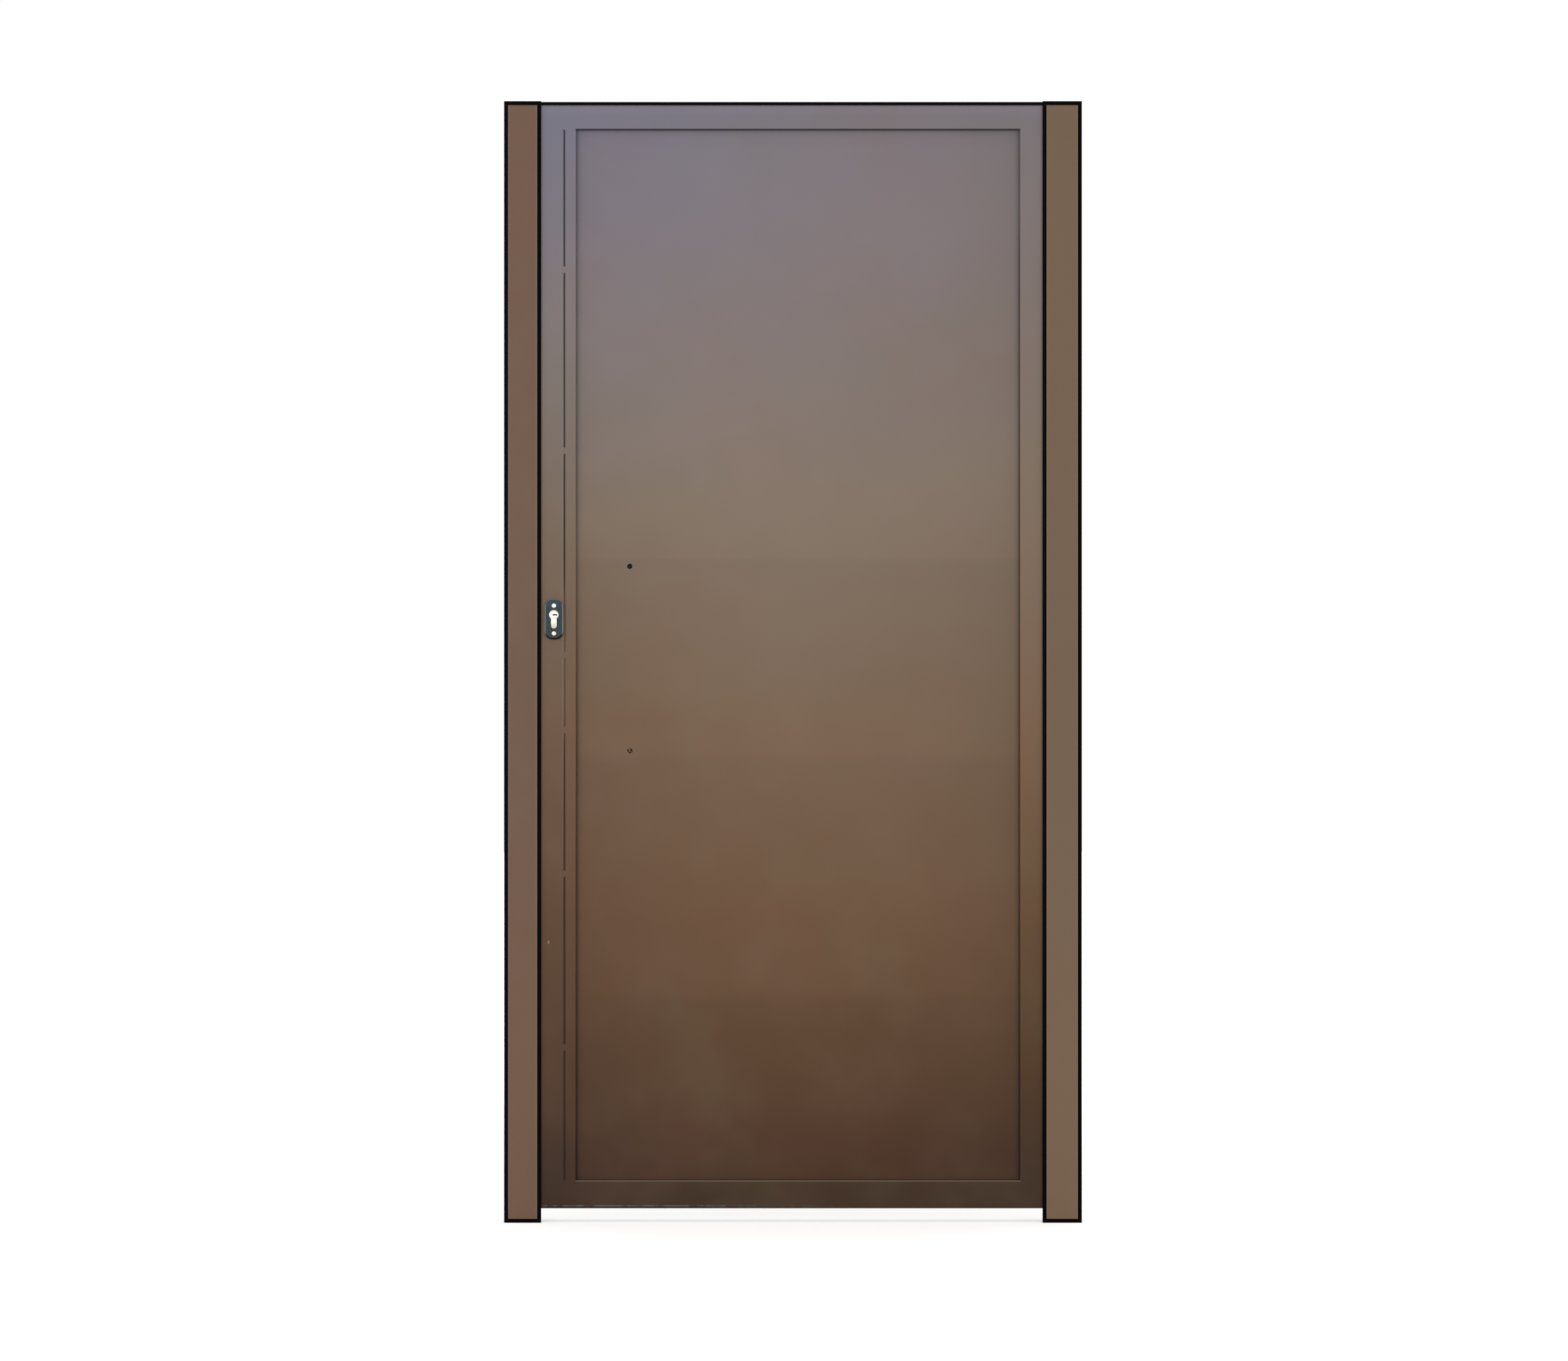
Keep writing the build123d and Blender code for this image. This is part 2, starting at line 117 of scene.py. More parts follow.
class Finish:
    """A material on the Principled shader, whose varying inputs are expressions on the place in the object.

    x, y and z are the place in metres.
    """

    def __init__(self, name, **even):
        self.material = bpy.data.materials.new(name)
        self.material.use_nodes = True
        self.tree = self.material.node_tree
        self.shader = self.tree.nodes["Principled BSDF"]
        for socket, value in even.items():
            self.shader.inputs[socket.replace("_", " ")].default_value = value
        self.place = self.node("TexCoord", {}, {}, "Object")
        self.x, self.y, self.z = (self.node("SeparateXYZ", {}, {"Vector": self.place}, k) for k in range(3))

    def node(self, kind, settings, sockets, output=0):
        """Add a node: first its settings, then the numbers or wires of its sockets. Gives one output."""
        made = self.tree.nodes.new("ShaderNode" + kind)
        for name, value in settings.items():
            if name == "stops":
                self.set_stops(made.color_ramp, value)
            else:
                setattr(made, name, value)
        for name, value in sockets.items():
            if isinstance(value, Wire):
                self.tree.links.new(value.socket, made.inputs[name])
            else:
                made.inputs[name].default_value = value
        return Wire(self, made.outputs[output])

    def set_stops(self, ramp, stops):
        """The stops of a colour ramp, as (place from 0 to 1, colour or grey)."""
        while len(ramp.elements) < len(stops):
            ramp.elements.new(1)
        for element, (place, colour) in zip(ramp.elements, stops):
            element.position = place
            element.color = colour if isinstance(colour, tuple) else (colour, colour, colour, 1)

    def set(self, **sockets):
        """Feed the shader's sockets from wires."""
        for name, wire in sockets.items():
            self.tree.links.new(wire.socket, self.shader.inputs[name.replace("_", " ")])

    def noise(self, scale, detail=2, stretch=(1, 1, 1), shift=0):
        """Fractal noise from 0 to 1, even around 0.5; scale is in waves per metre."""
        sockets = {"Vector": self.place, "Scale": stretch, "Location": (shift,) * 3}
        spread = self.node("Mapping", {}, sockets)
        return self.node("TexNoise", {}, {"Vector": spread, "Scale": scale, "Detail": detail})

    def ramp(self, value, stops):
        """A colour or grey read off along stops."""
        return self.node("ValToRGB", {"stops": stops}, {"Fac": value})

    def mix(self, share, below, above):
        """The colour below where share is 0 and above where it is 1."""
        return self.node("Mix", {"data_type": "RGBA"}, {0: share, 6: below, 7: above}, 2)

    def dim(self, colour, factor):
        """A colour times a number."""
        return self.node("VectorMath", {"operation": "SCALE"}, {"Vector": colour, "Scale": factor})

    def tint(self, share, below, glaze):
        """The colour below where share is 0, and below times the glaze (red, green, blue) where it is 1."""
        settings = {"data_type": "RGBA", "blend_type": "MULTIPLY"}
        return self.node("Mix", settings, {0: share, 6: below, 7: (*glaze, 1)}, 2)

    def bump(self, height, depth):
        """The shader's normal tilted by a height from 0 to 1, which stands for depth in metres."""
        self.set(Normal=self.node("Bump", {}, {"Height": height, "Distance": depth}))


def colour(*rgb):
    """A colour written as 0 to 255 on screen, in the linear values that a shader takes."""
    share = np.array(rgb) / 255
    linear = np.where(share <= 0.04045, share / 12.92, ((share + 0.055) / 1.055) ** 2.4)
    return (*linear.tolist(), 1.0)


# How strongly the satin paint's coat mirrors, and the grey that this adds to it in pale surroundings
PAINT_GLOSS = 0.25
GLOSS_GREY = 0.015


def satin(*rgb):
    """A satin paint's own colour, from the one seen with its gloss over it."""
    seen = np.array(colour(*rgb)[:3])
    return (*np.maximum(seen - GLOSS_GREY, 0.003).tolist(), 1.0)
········
▸ WRITTEN EXERCISE: Copy the lines from the start of the data verbatim, stopping after the line containing "self.x, self.y, self.z".

▸ WRITTEN RESPONSE:
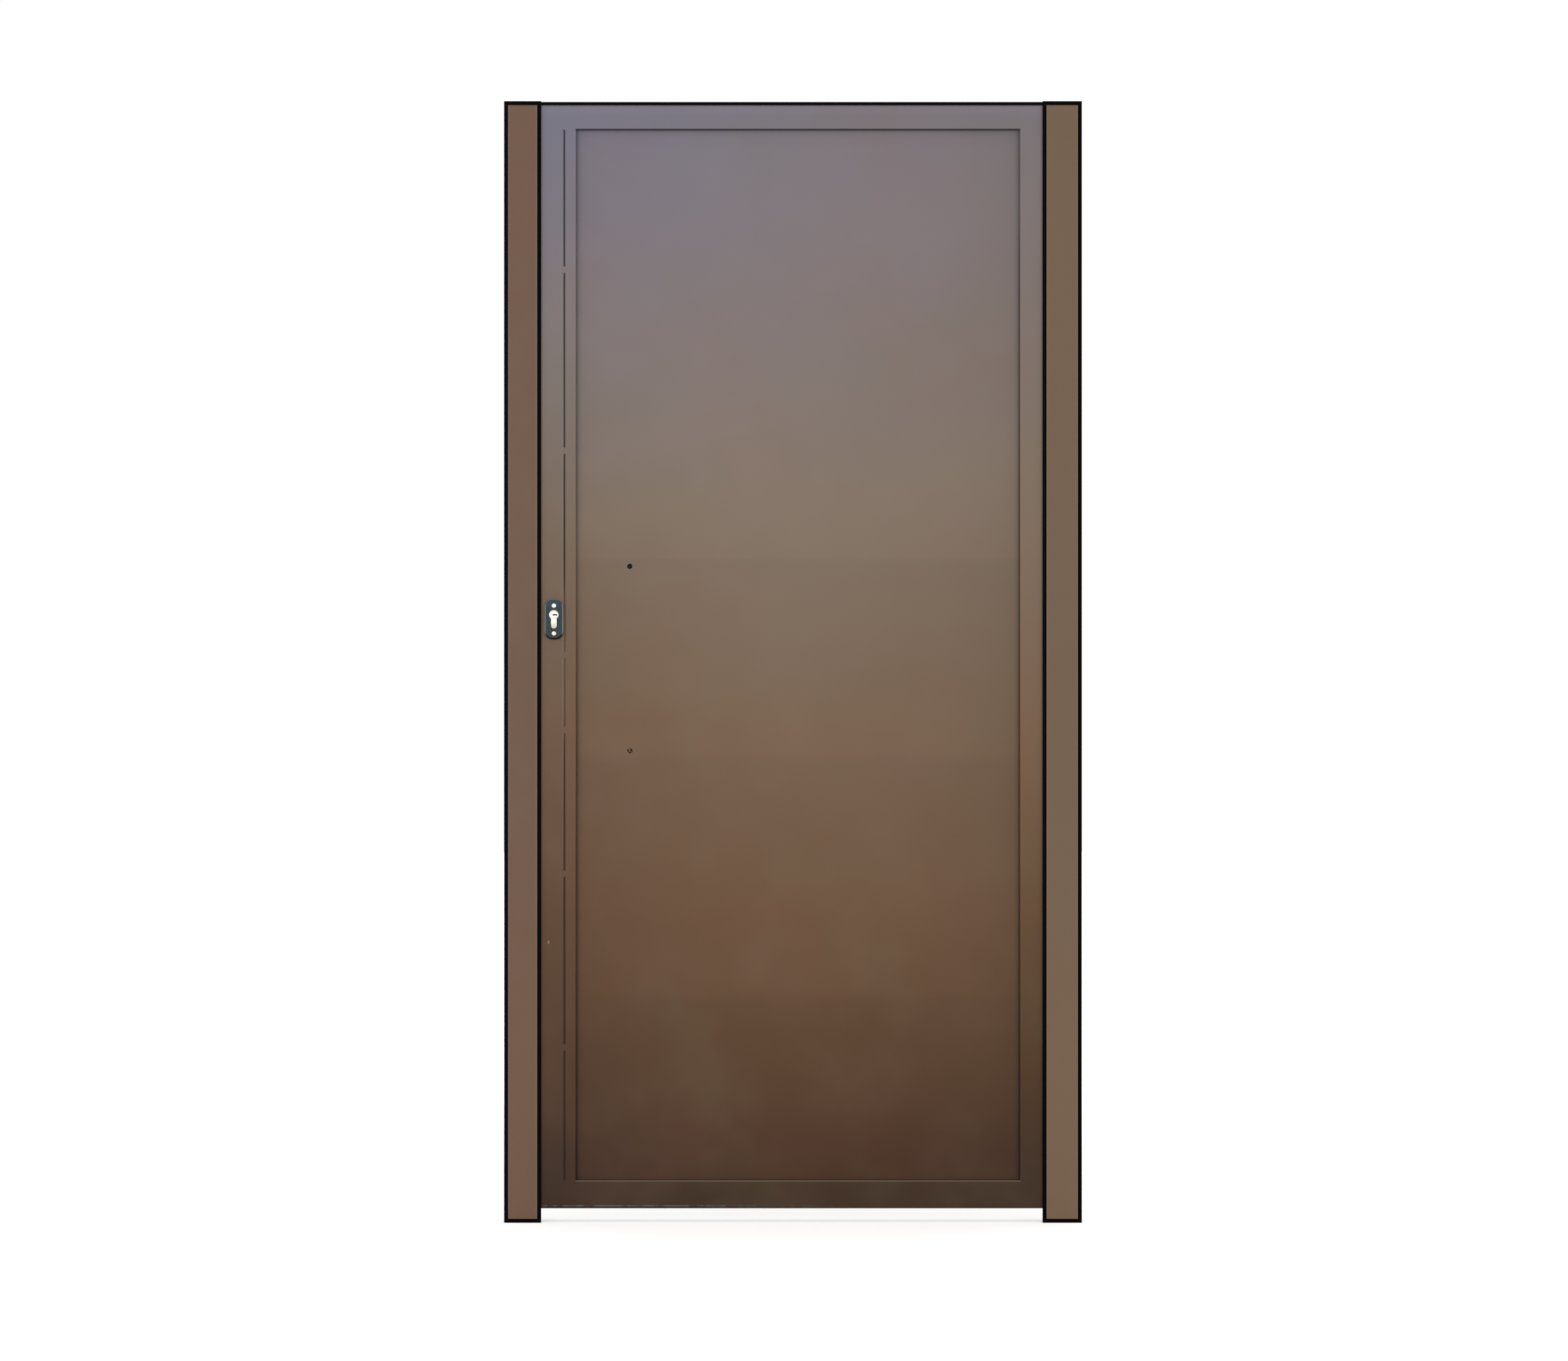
Keep writing the build123d and Blender code for this image. This is part 2, starting at line 117 of scene.py. More parts follow.
class Finish:
    """A material on the Principled shader, whose varying inputs are expressions on the place in the object.

    x, y and z are the place in metres.
    """

    def __init__(self, name, **even):
        self.material = bpy.data.materials.new(name)
        self.material.use_nodes = True
        self.tree = self.material.node_tree
        self.shader = self.tree.nodes["Principled BSDF"]
        for socket, value in even.items():
            self.shader.inputs[socket.replace("_", " ")].default_value = value
        self.place = self.node("TexCoord", {}, {}, "Object")
        self.x, self.y, self.z = (self.node("SeparateXYZ", {}, {"Vector": self.place}, k) for k in range(3))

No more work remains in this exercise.